Another argument to consider is how frequently you’d want to do this with something that isn’t just a simple variable. When you do something like stuff["whatever"].value[3] += 1 the majority of the left hand side is only evaluated once. That’s certainly possible with the proposed syntax, but I’m not sure how often it’d happen.

awjlogan · April 25, 2023, 10:36am

I didn’t really present this from a DRY perspective (which I take, as Jacob said, to be more like large chunks of code) - more that the repetition of the starting index makes (possibly subjectively) the interpretation harder: longer statement, need to mentally check what the repeated variable means, and the potential bracket noise to make clear the intent of the precedence (Stefan’s pointer to PEP8 is interesting, although I don’t remember a linter picking that one up).

The analogy to += I think is the most relevant one here - that is a shorthand for a common operation and both the intent and result are immediately obvious (no need to reparse the repeated variable name). The helper function with slice adds another level of indirection to determine what the index boundaries are - given how many logical errors come from index bounds, anything that makes the bounds and/or range easier to determine is helpful to the user.

awjlogan · April 25, 2023, 10:40am

The += operator naturally generalises to all binary operators -=, *=, &= etc and so a single syntactic construct can be learned that has many possible applications. If we allow +: then immediately the question will be what about -:, &: etc but the usefulness of the syntax does not extend to these cases.

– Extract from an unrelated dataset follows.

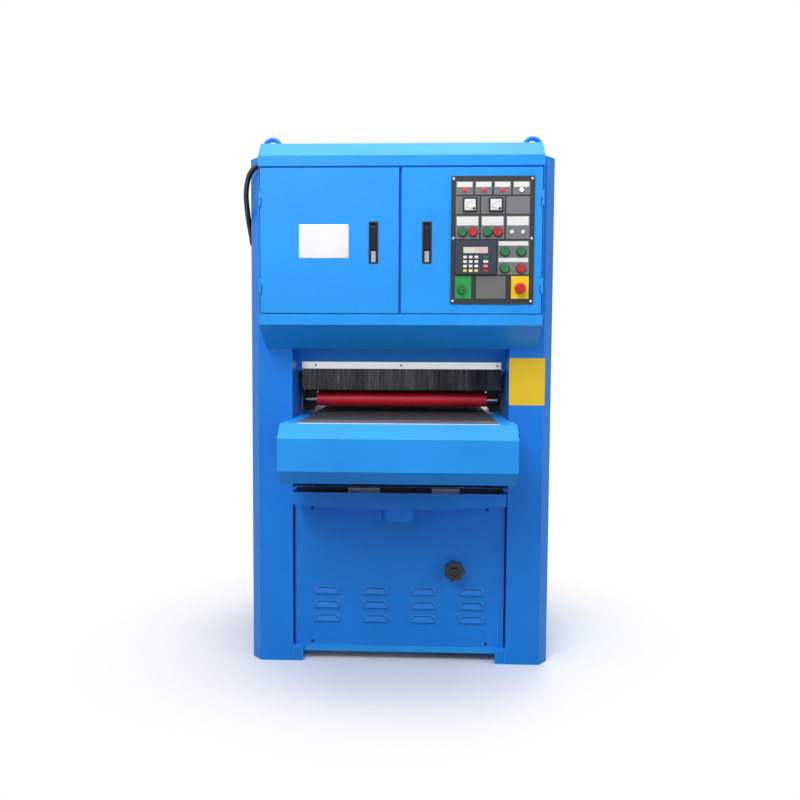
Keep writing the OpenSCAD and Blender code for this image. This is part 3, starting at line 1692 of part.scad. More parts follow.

This is a fair point -: does have meaning in SystemVerilog (reverses the order of the N elements starting from index I), but that isn’t immediately obvious (I don’t think, at least).

chepner · April 25, 2023, 10:43am

In-place modification of mutable objects.

abessman · April 25, 2023, 11:14am

Fair. Although, I would personally love if I could do slicable_thing[start /: n] and get n evenly sized chunks of slicable_thing Yes, I realize there are a bunch of cases where that would break down.